--- start Supplied information ---

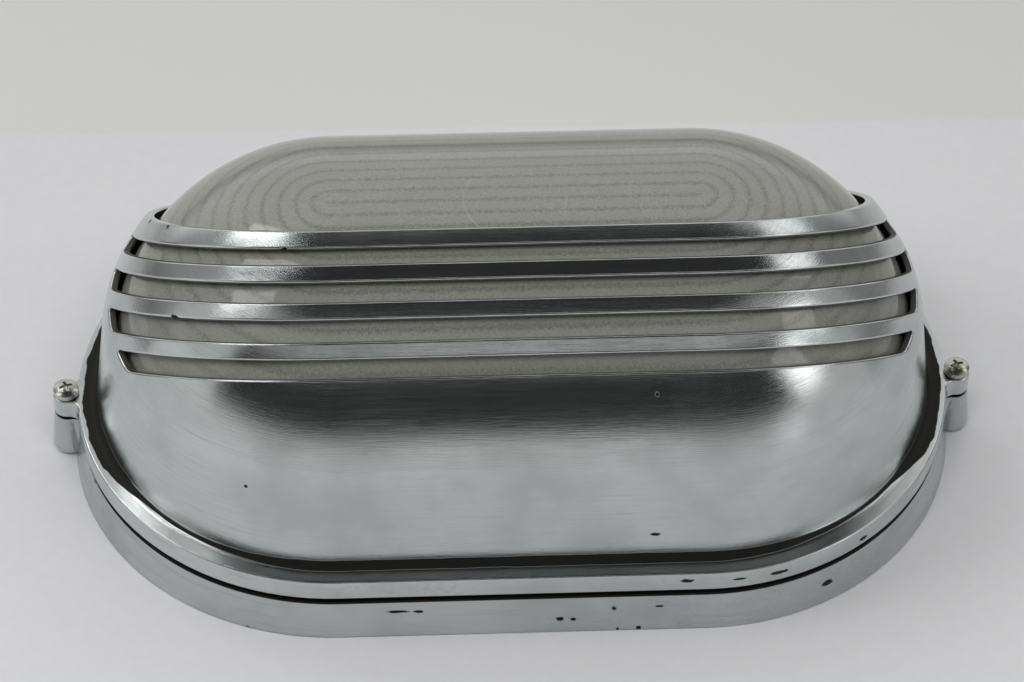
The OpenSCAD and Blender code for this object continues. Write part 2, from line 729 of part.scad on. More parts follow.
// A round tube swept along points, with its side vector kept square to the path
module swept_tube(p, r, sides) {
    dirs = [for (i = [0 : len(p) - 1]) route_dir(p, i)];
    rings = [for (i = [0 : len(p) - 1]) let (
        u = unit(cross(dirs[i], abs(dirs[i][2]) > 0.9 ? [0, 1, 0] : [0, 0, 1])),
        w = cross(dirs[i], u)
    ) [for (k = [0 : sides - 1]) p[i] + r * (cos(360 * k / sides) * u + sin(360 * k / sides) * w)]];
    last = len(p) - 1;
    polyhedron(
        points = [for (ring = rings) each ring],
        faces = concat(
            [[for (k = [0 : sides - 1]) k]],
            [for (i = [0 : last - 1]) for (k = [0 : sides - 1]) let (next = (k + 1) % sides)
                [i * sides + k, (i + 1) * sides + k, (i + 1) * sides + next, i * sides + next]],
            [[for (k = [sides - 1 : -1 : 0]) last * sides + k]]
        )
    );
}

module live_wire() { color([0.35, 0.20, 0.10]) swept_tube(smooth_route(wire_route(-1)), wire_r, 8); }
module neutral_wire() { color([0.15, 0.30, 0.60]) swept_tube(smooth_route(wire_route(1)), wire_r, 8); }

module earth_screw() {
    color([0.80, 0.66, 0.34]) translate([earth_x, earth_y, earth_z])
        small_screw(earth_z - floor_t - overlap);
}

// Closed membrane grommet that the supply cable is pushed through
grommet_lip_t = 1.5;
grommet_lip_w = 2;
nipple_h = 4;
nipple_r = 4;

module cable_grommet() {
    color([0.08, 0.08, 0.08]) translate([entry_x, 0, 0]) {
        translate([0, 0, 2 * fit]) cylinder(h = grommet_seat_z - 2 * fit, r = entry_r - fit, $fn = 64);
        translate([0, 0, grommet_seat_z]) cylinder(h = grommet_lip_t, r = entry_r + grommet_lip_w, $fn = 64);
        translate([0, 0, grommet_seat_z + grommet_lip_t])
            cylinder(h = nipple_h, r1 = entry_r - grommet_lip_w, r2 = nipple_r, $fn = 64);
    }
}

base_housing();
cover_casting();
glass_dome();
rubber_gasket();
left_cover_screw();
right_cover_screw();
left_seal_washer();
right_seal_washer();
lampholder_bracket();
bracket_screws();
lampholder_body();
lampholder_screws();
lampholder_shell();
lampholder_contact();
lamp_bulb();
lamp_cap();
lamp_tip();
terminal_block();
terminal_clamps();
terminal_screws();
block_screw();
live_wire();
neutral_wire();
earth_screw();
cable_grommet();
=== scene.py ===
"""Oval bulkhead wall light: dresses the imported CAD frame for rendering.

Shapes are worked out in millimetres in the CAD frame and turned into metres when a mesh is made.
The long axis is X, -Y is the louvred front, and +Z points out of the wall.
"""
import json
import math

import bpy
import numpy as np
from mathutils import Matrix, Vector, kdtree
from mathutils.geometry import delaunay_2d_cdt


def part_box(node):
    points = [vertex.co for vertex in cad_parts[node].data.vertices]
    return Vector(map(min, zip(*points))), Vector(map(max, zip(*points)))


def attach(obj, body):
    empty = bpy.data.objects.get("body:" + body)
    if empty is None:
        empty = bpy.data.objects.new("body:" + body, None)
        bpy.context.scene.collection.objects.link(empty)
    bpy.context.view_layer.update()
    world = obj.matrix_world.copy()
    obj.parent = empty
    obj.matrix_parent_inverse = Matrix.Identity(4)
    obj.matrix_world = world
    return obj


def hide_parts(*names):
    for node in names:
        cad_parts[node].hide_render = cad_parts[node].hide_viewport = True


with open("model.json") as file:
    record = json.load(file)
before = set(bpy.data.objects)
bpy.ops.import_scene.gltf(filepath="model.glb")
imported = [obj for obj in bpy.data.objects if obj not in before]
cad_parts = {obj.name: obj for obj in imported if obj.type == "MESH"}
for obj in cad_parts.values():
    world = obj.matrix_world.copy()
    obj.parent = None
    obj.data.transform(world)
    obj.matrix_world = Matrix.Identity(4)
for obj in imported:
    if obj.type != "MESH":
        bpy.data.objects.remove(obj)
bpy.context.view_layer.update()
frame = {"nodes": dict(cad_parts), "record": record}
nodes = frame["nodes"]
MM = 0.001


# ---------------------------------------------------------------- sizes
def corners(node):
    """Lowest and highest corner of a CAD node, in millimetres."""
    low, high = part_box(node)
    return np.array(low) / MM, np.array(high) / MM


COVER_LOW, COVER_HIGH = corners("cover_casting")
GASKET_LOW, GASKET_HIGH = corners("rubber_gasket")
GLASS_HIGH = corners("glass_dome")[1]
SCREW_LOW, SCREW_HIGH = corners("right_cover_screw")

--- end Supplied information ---

▶ _Your goal_
Say how many lines include the word "data"; reply with the number alone.

▶ _Exercise solution_
7